§ TO DO
Transcribe only part of the material below: the lines from the one containing "cutter = recess_cutter()" through the one containing "bpy.context.scene.collection.objects.link(empty)", inclusive, exactly as written.

§ DATA SECTION

┏━━

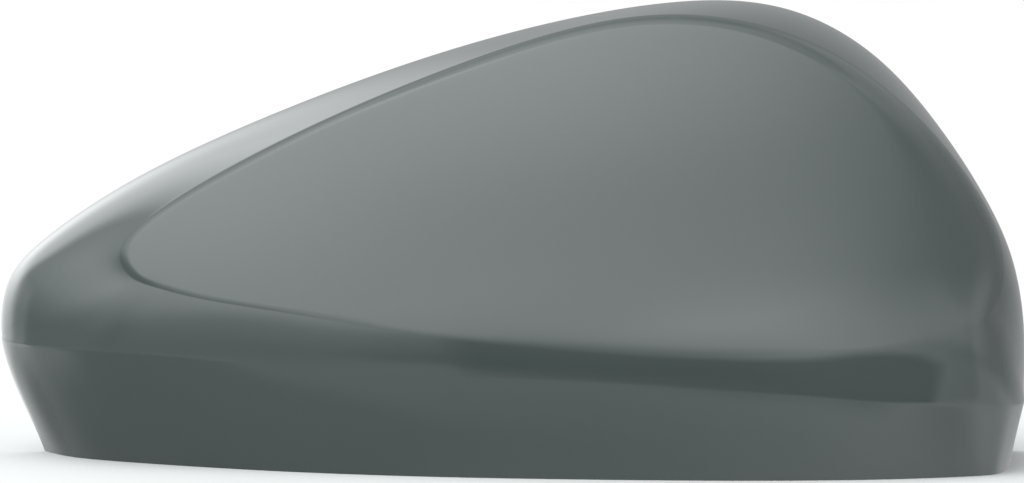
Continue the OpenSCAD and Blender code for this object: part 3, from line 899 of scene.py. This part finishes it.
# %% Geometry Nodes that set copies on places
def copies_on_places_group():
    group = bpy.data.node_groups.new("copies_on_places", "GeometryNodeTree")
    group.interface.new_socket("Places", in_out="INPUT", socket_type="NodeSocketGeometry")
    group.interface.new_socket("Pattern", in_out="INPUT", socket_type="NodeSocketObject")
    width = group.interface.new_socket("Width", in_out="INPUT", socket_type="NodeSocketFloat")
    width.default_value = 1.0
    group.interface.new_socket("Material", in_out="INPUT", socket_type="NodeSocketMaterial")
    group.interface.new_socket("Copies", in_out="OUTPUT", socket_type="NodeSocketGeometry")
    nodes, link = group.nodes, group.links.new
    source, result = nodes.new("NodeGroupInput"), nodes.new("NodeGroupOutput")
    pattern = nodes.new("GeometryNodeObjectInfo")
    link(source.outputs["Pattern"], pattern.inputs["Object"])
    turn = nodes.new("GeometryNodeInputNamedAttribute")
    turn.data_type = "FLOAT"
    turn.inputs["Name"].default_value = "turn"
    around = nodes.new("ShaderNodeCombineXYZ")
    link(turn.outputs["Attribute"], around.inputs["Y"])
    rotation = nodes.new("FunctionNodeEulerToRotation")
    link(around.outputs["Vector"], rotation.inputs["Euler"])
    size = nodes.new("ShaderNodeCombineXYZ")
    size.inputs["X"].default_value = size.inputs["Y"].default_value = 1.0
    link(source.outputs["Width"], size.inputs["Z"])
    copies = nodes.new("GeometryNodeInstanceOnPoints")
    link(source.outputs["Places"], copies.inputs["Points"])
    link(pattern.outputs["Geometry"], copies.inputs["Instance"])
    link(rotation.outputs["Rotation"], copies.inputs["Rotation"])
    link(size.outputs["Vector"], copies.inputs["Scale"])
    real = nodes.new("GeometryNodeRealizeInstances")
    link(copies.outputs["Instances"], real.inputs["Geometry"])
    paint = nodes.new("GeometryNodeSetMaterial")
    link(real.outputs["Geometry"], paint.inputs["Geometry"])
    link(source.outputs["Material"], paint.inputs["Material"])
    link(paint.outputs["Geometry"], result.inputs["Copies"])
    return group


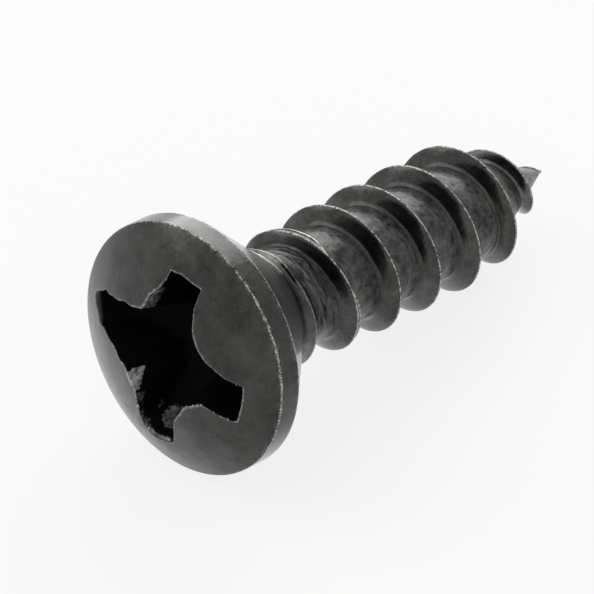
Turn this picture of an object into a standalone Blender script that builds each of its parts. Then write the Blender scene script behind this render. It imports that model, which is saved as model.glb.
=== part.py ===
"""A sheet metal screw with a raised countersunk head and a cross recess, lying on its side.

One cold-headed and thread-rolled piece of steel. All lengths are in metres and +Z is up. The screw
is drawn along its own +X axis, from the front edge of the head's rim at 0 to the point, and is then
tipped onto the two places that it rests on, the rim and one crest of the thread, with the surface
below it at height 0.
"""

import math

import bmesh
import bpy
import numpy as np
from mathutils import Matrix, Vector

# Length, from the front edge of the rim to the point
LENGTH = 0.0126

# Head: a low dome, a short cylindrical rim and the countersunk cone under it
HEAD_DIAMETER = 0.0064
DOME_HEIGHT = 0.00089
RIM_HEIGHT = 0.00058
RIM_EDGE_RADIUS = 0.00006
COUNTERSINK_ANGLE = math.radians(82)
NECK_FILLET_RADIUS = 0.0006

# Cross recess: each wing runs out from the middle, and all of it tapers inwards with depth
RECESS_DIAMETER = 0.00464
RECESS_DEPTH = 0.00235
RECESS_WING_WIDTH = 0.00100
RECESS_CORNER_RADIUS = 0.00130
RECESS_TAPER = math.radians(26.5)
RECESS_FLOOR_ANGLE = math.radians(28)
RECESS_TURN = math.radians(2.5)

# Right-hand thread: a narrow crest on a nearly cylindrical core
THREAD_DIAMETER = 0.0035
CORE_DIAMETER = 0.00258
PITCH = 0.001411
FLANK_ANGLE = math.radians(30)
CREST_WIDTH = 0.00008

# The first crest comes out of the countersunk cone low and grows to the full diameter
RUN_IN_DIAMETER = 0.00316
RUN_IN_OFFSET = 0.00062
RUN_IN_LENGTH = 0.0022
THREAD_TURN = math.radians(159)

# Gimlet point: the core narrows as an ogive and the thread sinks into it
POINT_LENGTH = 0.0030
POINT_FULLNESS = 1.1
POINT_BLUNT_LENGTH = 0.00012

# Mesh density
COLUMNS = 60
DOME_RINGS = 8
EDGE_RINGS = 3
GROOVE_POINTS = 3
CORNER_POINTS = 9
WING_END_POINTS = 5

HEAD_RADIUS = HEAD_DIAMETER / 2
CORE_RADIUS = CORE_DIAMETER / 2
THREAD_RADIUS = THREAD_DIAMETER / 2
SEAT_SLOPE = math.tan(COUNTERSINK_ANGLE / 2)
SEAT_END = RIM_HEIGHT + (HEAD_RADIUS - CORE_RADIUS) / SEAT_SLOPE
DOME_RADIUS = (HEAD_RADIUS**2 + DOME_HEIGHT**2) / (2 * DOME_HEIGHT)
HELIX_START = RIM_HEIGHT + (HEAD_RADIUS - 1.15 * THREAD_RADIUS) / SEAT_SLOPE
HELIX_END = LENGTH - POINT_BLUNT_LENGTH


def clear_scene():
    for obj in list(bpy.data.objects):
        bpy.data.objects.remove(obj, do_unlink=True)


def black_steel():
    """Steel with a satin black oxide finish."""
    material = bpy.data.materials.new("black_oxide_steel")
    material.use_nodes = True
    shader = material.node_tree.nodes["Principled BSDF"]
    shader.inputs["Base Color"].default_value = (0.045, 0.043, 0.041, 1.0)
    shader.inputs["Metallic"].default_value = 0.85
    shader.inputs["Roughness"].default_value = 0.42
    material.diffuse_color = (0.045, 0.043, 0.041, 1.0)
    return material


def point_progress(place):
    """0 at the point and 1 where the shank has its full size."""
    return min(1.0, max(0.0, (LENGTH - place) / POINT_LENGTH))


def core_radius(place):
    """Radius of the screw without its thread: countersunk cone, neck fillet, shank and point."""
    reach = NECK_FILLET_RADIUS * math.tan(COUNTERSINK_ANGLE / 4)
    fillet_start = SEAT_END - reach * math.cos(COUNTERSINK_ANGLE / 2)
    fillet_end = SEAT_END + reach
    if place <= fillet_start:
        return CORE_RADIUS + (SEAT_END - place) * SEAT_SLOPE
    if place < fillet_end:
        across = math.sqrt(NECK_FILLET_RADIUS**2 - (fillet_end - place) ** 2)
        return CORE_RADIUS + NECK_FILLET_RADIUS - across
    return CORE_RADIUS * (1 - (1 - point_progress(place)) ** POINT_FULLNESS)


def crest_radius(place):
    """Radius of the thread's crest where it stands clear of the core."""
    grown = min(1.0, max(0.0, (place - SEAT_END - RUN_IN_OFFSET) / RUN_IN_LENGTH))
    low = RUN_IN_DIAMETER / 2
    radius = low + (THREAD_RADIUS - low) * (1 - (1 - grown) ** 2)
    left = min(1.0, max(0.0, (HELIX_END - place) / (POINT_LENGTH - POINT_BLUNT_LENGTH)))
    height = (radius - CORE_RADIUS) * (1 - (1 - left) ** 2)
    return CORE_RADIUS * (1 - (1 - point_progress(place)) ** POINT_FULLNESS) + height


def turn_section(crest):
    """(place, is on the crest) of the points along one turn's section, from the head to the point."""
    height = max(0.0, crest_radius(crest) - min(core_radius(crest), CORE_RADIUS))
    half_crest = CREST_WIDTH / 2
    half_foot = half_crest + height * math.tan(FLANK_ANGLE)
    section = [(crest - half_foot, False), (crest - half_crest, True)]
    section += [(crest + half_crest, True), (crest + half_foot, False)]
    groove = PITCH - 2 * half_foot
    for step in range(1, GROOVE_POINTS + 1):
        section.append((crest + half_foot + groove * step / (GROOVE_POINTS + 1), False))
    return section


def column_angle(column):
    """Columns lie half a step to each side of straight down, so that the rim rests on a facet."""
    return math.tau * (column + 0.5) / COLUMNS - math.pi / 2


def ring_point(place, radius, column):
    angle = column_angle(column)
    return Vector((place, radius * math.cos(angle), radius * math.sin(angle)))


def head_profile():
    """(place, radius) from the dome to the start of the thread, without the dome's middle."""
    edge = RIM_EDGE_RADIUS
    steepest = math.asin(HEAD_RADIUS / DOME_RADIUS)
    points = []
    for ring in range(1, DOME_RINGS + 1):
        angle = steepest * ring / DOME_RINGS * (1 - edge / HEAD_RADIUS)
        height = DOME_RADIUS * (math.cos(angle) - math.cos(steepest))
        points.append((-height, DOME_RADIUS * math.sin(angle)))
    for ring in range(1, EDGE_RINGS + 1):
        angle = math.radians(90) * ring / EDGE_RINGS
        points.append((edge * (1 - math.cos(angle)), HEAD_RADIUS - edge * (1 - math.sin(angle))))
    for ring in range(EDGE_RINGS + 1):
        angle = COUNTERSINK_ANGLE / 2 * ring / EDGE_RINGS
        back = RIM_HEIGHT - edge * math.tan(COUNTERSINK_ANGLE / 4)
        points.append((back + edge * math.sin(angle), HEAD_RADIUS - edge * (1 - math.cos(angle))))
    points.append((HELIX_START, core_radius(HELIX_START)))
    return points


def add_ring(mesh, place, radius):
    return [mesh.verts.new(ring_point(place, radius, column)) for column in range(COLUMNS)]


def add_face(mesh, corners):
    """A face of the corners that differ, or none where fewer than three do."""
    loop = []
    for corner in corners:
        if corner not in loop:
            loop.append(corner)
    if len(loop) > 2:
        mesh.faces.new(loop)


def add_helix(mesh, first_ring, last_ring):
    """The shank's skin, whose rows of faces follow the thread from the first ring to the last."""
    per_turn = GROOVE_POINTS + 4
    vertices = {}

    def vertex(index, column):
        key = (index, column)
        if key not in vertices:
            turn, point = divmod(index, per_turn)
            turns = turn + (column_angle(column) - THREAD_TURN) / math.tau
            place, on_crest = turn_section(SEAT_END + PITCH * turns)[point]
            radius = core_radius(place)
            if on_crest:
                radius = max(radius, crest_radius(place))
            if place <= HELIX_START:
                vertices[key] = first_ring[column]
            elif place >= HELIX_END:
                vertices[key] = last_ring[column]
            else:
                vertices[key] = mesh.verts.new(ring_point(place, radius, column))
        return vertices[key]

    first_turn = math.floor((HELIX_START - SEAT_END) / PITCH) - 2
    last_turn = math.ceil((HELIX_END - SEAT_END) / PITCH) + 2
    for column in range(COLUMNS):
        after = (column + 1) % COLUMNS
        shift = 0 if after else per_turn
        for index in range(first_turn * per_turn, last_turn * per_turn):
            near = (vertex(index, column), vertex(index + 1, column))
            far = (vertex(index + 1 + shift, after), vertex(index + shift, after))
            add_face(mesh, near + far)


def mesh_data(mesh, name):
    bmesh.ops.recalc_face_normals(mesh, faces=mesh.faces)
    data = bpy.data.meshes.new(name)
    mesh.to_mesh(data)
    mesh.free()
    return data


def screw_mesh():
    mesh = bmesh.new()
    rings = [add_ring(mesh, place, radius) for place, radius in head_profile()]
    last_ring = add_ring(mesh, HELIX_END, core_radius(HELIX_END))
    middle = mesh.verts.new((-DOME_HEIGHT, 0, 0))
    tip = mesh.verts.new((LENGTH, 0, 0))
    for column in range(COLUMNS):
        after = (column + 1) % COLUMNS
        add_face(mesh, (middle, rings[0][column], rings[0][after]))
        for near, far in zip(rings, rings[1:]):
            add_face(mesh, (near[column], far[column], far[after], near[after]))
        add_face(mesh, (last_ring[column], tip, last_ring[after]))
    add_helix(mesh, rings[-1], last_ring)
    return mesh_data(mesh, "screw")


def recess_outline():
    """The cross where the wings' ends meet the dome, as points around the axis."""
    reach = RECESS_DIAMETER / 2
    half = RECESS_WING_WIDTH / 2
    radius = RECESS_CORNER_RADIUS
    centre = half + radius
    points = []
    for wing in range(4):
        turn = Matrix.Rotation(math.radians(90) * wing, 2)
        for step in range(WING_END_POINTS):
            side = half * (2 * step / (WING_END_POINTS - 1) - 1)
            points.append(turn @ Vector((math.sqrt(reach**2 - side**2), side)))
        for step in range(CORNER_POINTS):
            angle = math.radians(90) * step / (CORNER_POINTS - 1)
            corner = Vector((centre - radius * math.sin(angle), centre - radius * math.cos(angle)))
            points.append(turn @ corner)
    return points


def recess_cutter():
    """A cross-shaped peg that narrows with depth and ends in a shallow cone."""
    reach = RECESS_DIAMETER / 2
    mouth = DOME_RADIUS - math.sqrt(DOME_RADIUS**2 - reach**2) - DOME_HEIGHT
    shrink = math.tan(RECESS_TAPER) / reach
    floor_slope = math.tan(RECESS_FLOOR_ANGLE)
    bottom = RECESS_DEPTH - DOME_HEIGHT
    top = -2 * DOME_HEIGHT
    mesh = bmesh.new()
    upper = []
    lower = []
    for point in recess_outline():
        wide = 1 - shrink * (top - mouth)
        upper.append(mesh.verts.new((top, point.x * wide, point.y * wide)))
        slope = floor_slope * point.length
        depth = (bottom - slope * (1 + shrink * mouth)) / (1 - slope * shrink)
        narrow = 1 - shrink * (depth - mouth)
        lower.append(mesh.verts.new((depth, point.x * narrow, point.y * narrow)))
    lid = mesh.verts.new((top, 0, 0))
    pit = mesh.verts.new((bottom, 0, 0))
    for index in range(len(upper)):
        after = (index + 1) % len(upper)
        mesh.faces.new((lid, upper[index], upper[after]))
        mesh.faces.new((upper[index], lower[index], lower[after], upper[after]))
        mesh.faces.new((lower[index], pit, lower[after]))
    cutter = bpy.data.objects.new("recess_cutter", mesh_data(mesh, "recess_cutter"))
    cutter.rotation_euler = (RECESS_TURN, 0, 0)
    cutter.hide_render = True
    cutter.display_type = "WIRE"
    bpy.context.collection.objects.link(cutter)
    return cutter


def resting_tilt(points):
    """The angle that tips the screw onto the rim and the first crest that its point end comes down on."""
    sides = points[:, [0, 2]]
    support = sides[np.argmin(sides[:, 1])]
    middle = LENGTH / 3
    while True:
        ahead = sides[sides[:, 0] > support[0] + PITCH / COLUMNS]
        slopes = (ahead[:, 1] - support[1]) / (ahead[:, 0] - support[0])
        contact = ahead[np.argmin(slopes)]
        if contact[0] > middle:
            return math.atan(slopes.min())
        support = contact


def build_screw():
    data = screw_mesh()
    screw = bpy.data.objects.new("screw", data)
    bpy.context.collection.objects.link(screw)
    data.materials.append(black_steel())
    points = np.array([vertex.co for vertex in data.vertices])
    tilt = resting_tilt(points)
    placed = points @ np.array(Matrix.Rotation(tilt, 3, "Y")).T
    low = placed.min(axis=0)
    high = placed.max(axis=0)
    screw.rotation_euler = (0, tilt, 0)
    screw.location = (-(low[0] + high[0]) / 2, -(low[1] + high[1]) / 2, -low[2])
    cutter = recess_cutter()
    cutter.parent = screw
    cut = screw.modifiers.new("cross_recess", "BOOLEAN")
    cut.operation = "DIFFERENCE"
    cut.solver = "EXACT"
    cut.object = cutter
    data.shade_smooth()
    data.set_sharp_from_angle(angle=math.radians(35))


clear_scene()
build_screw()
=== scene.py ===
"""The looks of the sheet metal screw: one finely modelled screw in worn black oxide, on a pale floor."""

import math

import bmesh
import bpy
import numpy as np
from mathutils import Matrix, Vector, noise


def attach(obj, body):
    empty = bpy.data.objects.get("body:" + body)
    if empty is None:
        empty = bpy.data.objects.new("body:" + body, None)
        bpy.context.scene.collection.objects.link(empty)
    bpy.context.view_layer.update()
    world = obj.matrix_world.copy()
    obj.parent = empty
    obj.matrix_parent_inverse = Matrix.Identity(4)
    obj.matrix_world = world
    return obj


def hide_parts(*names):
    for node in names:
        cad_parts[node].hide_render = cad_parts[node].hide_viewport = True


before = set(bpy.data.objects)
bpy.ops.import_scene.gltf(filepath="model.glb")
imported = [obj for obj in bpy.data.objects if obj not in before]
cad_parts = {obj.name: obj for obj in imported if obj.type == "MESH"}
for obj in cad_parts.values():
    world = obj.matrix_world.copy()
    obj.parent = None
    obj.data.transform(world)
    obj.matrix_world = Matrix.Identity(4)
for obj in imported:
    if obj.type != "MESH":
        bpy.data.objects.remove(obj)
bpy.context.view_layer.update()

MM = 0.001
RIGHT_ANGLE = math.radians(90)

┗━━

§ RESULT
    cutter = recess_cutter()
    cutter.parent = screw
    cut = screw.modifiers.new("cross_recess", "BOOLEAN")
    cut.operation = "DIFFERENCE"
    cut.solver = "EXACT"
    cut.object = cutter
    data.shade_smooth()
    data.set_sharp_from_angle(angle=math.radians(35))


clear_scene()
build_screw()
=== scene.py ===
"""The looks of the sheet metal screw: one finely modelled screw in worn black oxide, on a pale floor."""

import math

import bmesh
import bpy
import numpy as np
from mathutils import Matrix, Vector, noise


def attach(obj, body):
    empty = bpy.data.objects.get("body:" + body)
    if empty is None:
        empty = bpy.data.objects.new("body:" + body, None)
        bpy.context.scene.collection.objects.link(empty)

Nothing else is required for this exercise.